Economists interviewed by Middle East Eye have cited public expenditure as the primary reason for slow progress in combating inflation.
In October alone, public spending rose by 81 percent, while the treasury’s cash budget deficit jumped by a staggering 103 percent, reaching $4.3bn.
This deficit is largely attributed to increased pension costs and the government’s lavish expenditures, including unnecessary travel budgets and bloated employment levels in the state bureaucracy.
Erdogan’s 2023 early retirement scheme, which added four million people to state pension rolls, cost the government $16bn this year alone.
While Simsek has implemented a hiring freeze in the public sector and suspended large public investments - except in earthquake-affected areas - spending by high-level bureaucrats and the presidency remains excessive.
For instance, Erdogan’s international summit visits often involve transporting hundreds of people across several planes to foreign capitals, symbolising wasteful government spending. ?

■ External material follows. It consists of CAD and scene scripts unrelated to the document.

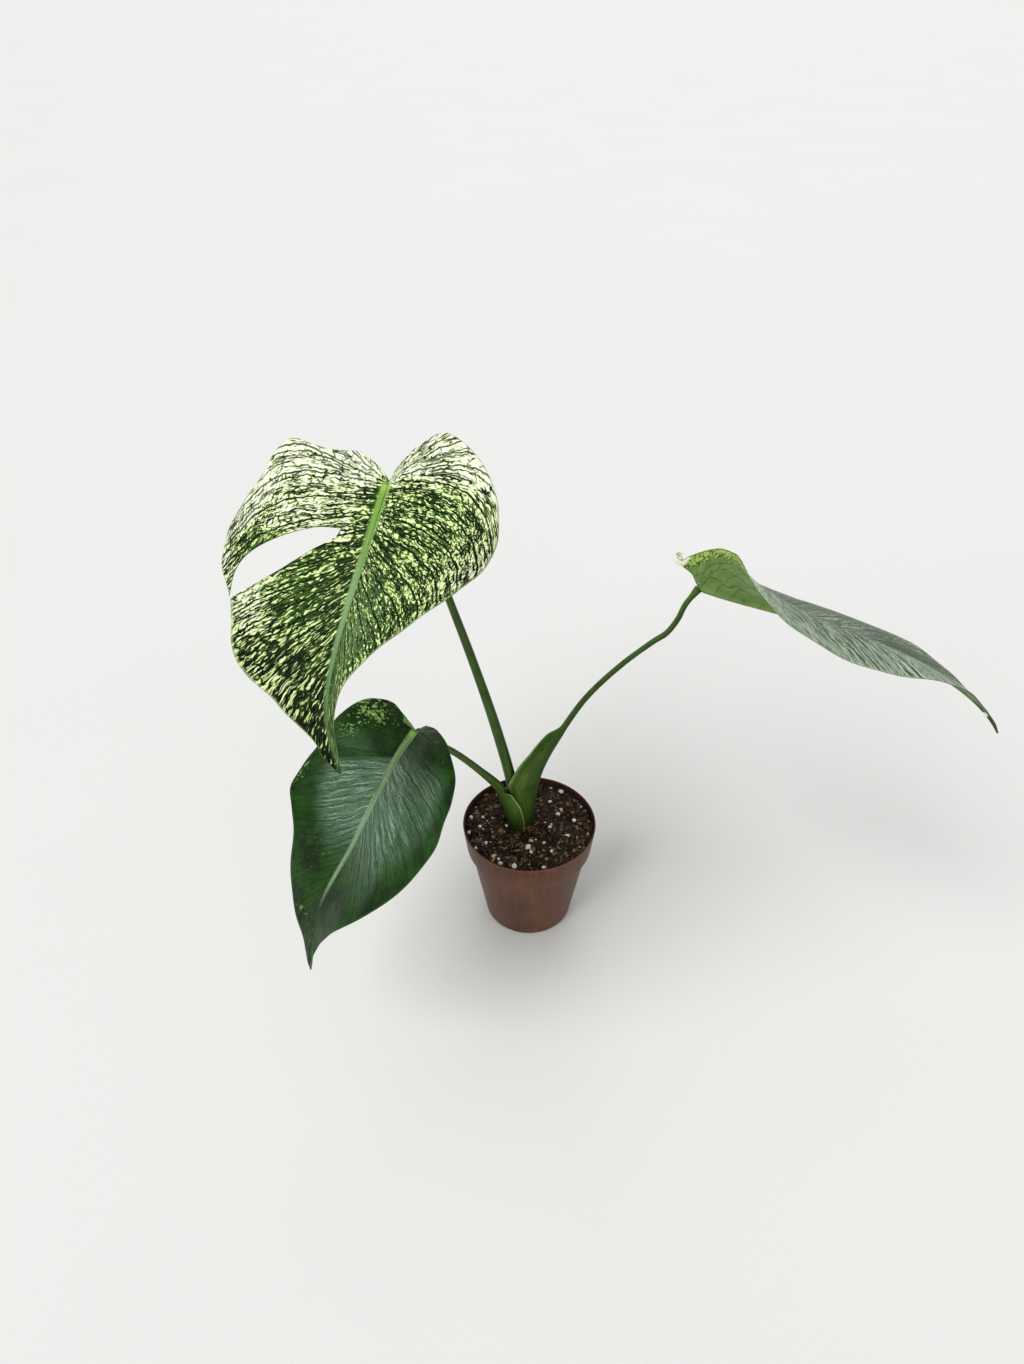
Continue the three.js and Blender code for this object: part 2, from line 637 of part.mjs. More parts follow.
function stalkSolid(stalk, blade, grow) {
  const line = stalkLine(stalk, blade);
  const total = line.getLength();
  const [footOpening, topOpening] = stalk.openings.map(vector);
  const reach = stalk.sheath ? stalk.sheath.length : total;
  const points = [];
  for (let j = 0; j <= stalk.steps; j += 1) {
    const share = j / stalk.steps;
    const centre = line.getPointAt(share);
    const tangent = line.getTangentAt(share);
    const opening = footOpening.clone().lerp(topOpening, clamp01((share * total) / reach) ** 2);
    const inward = opening.clone().addScaledVector(tangent, -opening.dot(tangent)).normalize();
    const side = tangent.clone().cross(inward);
    for (const [u, v] of stalkSection(stalk, share * total, along(stalk.widths, share), grow)) {
      points.push(centre.clone().addScaledVector(side, u).addScaledVector(inward, v).toArray());
    }
  }

  const round = 2 * STALK_ARC_STEPS;
  const triangles = [];
  const at = (j, k) => j * round + (k % round);
  for (let j = 0; j < stalk.steps; j += 1) {
    for (let k = 0; k < round; k += 1) {
      triangles.push([at(j, k), at(j + 1, k), at(j + 1, k + 1)]);
      triangles.push([at(j, k), at(j + 1, k + 1), at(j, k + 1)]);
    }
  }
  // The end caps join the outer side to the inner side, so a horseshoe end stays flat
  for (const j of [0, stalk.steps]) {
    for (let k = 0; k < STALK_ARC_STEPS; k += 1) {
      const [a, b, c, d] = [at(j, k), at(j, k + 1), at(j, round - k - 1), at(j, round - k)];
      for (const face of [[a, b, c], [a, c, d]]) {
        if (new Set(face).size === 3) {
          triangles.push(j > 0 ? face.reverse() : face);
        }
      }
    }
  }

  // The foot is cut level, to stand on the stem
  const below = new THREE.BoxGeometry(RIM_RADIUS, RIM_RADIUS, RIM_RADIUS);
  below.translate(STEM_CENTRE[0], STEM_CENTRE[1], STALK_FOOT_Z - RIM_RADIUS / 2);
  return toSolid(geometryOf(points, triangles)).subtract(toSolid(below));
}

// Assembly

const group = new THREE.Group();

function addPart(name, solid, material) {
  const mesh = new THREE.Mesh(fromSolid(solid), new THREE.MeshStandardMaterial(material));
  mesh.name = name;
  group.add(mesh);
}

addPart('pot', potSolid(), POT_PLASTIC);
addPart('soil', soilSolid(), PEAT);
addPart('stem', stemSolid(0), STEM_SKIN);

const blades = BLADES.map(measureMidrib);
blades.forEach((blade, i) => addPart(blade.name, bladeSolid(blade), BLADE_SKINS[i]));

// The first stalk rises inside the third one's sheath, and both stand in the second one's sheath
const stalkOf = (i, grow) => stalkSolid(STALKS[i], blades[i], grow);
const innerSpace = stalkOf(0, TOUCH_GAP);
const middleSpace = stalkOf(2, TOUCH_GAP);
addPart(STALKS[0].name, stalkOf(0, 0), STALK_SKIN);
addPart(STALKS[1].name, largest(stalkOf(1, 0).subtract(middleSpace).subtract(innerSpace)), STALK_SKIN);
addPart(STALKS[2].name, largest(stalkOf(2, 0).subtract(innerSpace)), STALK_SKIN);

export default group;
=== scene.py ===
"""Potted aroid: three large heart-shaped leaves on sheathed stalks, in a nursery pot of peat and perlite.

Shapes are worked out in millimetres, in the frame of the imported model, and put into meshes in metres.
"""
import math
from functools import partialmethod

import bpy
import numpy as np
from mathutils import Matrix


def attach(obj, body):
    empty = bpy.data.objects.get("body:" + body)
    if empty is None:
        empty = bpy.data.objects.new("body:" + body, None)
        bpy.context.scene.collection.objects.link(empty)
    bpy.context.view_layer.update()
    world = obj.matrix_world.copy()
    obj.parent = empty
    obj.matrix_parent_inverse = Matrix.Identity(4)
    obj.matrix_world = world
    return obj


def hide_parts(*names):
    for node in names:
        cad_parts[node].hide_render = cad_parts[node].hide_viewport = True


bl_info = {
    "name": "Potted aroid",
    "version": (1, 0, 0),
    "blender": (4, 5, 0),
    "location": "View3D > Sidebar > Plant",
    "description": "Builds a potted aroid with speckled leaves around its packed frame",
    "category": "Object",
}

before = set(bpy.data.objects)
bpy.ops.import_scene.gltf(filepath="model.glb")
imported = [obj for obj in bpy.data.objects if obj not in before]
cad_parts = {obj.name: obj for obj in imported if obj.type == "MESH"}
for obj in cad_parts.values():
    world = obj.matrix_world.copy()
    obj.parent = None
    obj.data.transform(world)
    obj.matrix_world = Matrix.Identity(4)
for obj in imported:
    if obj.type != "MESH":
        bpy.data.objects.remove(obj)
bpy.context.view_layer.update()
MM = 0.001
UP = np.array([0, 0, 1.0])

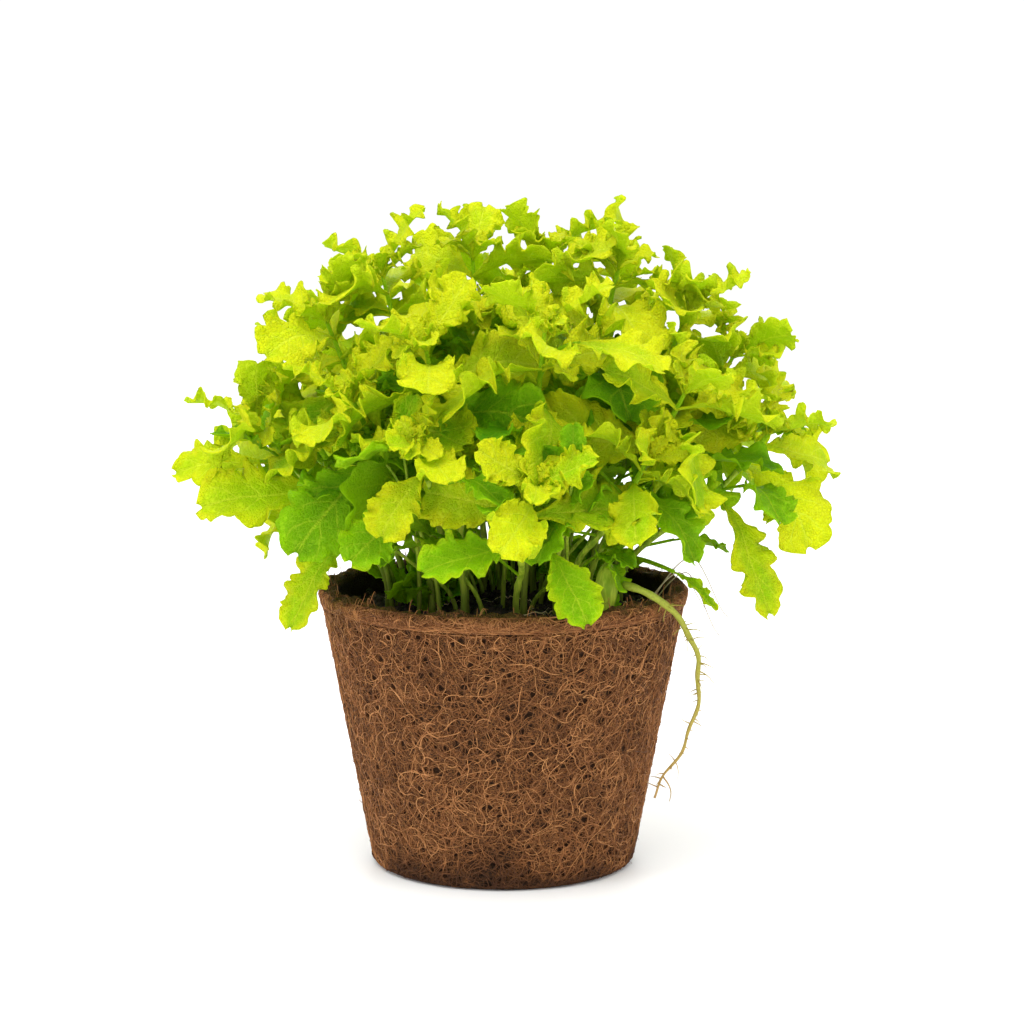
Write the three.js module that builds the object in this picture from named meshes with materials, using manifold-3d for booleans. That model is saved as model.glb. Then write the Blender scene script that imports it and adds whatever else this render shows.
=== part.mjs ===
// A potted alternanthera: a coir pot, its soil, and the stems, crowns and leaves of one bushy plant.
// Millimetres, +Z up. The origin is the middle of the pot's underside.
import * as THREE from "three";
import { mergeVertices } from "three/addons/utils/BufferGeometryUtils.js";
import Module from "manifold-3d";

const wasm = await Module();
wasm.setup();

// The pot
const potHeight = 92;
const rimRadius = 60;
const footRadius = 42.7;
const potWall = 4;
const floorThickness = 5;
const lipHeight = 7;
const lipStandsOut = 1.7;
const footRounding = 2.4;
const potSides = 44;

// The soil
const soilBelowRim = 8;
const soilMound = 3.5;
const soilBaseInset = 3;
const soilSides = 24;

// The plant. A thicker sheet, a wider crown or a taller one all grow by the same rules.
const touchGap = 0.3; // kept between any two pieces
const plantSpread = 1; // scales every place on the plant sideways
const plantRise = 1; // scales every height above the soil
const stemRadius = 1.25;
const stemSides = 5;
const stemSteps = 8;
const stemBedShare = 0.42; // how far out on the soil a stem stands, as a share of its tip's distance
const stemBedOffset = 4; // added to that
const stemBedEdge = 0.72; // and the furthest, as a share of the soil's radius
const stemStiffness = 0.42; // how far each end of a stem runs straight, as a share of the way between them
const hubHeight = 10; // the shoots lean away from this height above the middle of the soil
const tipUpturn = 0.55; // and their tips turn up by this share
const axisRadius = 1;
const axisSides = 5;
const axisBelowPairs = 3; // how far a crown's axis runs on below its lowest pair
const leafScale = 1;
const leafThickness = 1.1;
const leafFold = 0.16; // how far the edges lift, as a share of the half width
const leafSlim = 0.6; // width as a share of length
const leastRoll = 14; // a leaf turns about its own midrib by at least this, in degrees
const mostRoll = 48;
const pairTurn = 90; // each pair is turned by this against the one above
const stalkRadius = 0.7;
const stalkSides = 5;
const stalkSteps = 5;
const stalkPull = 0.45; // where a stalk starts to bend, as a share of its reach
const stalkRunsIn = 0.12; // how far it runs into its blade, as a share of the blade's length

// The swollen stem base and the root that trails over the rim
const swellRadius = 3.9;
const swellBearing = -47.5; // degrees from +X, anticlockwise from above
const swellOut = 0.928; // its distance from the pot's axis, as a share of the soil's radius
const swellAboveSoil = 15;
const swellSides = 10;
const rootRadius = 1.15;
const rootSides = 7;
const rootSteps = 30;

const up = new THREE.Vector3(0, 0, 1);
const soilTop = potHeight - soilBelowRim;
const soilTopRadius = innerRadius(soilTop) - touchGap;

// One shoot a row: where its tip is, how many pairs of leaves it carries and how far they are turned.
// Heights are above the soil.
const shoots = [
  { tip: [-39, 2, 109], pairs: 5, turn: 65 },
  { tip: [-10, 12, 114], pairs: 5, turn: 30 },
  { tip: [15, 8, 114], pairs: 5, turn: 80 },
  { tip: [37, -5, 112], pairs: 5, turn: 20 },
  { tip: [60, 0, 98], pairs: 5, turn: 60 },
  { tip: [75, 8, 82], pairs: 4, turn: 30 },
  { tip: [86, -8, 59], pairs: 3, turn: 35 },
  { tip: [-57, -4, 95], pairs: 5, turn: 60 },
  { tip: [-79, -13, 64], pairs: 3, turn: 50 },
  { tip: [13, -46, 96], pairs: 5, turn: 5 },
  { tip: [-24, -42, 90], pairs: 5, turn: 40 },
  { tip: [-26, -60, 61], pairs: 3, turn: 70, size: 0.72 },
  { tip: [9, -70, 50], pairs: 3, turn: 0 },
  { tip: [45, -50, 56], pairs: 3, turn: 35, size: 0.72 },
  { tip: [57, -40, 76], pairs: 4, turn: 65 },
  { tip: [-47, -36, 73], pairs: 4, turn: 25 },
  { tip: [-48, 38, 96], pairs: 5, turn: 55 },
  { tip: [-2, 52, 98], pairs: 5, turn: 15 },
  { tip: [44, 44, 93], pairs: 5, turn: 80 },
  { tip: [-70, 42, 60], pairs: 4, turn: 30 },
  { tip: [-24, 76, 58], pairs: 4, turn: 5 },
  { tip: [32, 76, 56], pairs: 4, turn: 45 },
  { tip: [72, 48, 60], pairs: 4, turn: 20 },
];

// The pairs of a shoot from its tip down: distance below the tip, leaf length, angle off the shoot, bend.
const ranks = [
  { below: 0, length: 22, spread: 34, bend: 30 },
  { below: 6, length: 29, spread: 56, bend: 45 },
  { below: 13, length: 33, spread: 74, bend: 58 },
  { below: 22, length: 35, spread: 82, bend: 62 },
  { below: 33, length: 35, spread: 80, bend: 60 },
];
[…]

The government aims to reduce inflation to around 20 percent next year. However, the public - particularly businesses - expect inflation to hover around 47 percent by this time next year, casting doubt on the government’s ability to convince households and corporations of its economic agenda’s effectiveness.
Simsek and his team may need to implement further measures to cut public expenditures and target high-income segments of society with new taxes in order to bring inflation down.